The crayfish diving out here can be very good, so you really need to sort out what you want to have a go at in the planning stage of your trip. There is only so much gear you can fit into a trailer boat and if you stay overnight that’s even more gear, so stick with the basics – a 10kg to 15kg strayline set, a 24kg jig set for bottom fishing and a soft bait set which can double as a bait catching rig.
This last one will prove to be a godsend, allowing you to take more food and liquid and less bait. Take plenty of jigs and terminal tackle. There aren’t any tackle shops out there and, as I said before, take plenty of fuel and make sure both motor and VHF are in top order before you go.

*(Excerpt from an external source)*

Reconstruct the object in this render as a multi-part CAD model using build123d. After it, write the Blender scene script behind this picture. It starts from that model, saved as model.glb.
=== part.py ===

If it’s your first time remember the islands are a wildlife sanctuary so you cannot land, but just motoring around the two groups will leave you spellbound. And then there’s the fishing; I am yet to have a bad trip to the Mokes, and here’s hoping it stays that way. Maybe I will try and do it in a launch next time.
A monster mokes snapper
I enjoy a bit more comfort nowadays than I did in my youth when all that mattered was the fishing.
With the changing seasons, different groups of fisho’s use the Mokes as a base. It’s a great kick-off point for game fishermen because that far out you’re in game fish country anyway.
Autumn sees great snapper and kingfish action, as does a fair chunk of spring, and on those beautiful calm winter days ‘puka are about, as well as big kelpie, snapper and big winter kings. It’s just a matter of getting the chart out, giving it a serious study, rounding up a couple of good fishing mates and making plans.
If you haven’t been out there before (and a lot of us haven’t) ask around at a local fishing/ boating club or pro tackle shop and find someone who has been there to get the lowdown on the place. Who knows, they may even decide to take their boat out and come with you.
There’s safety in numbers so don’t hold back; we’re Kiwis and adventure is our middle name. When you get there, just like me, you’re going to love the place.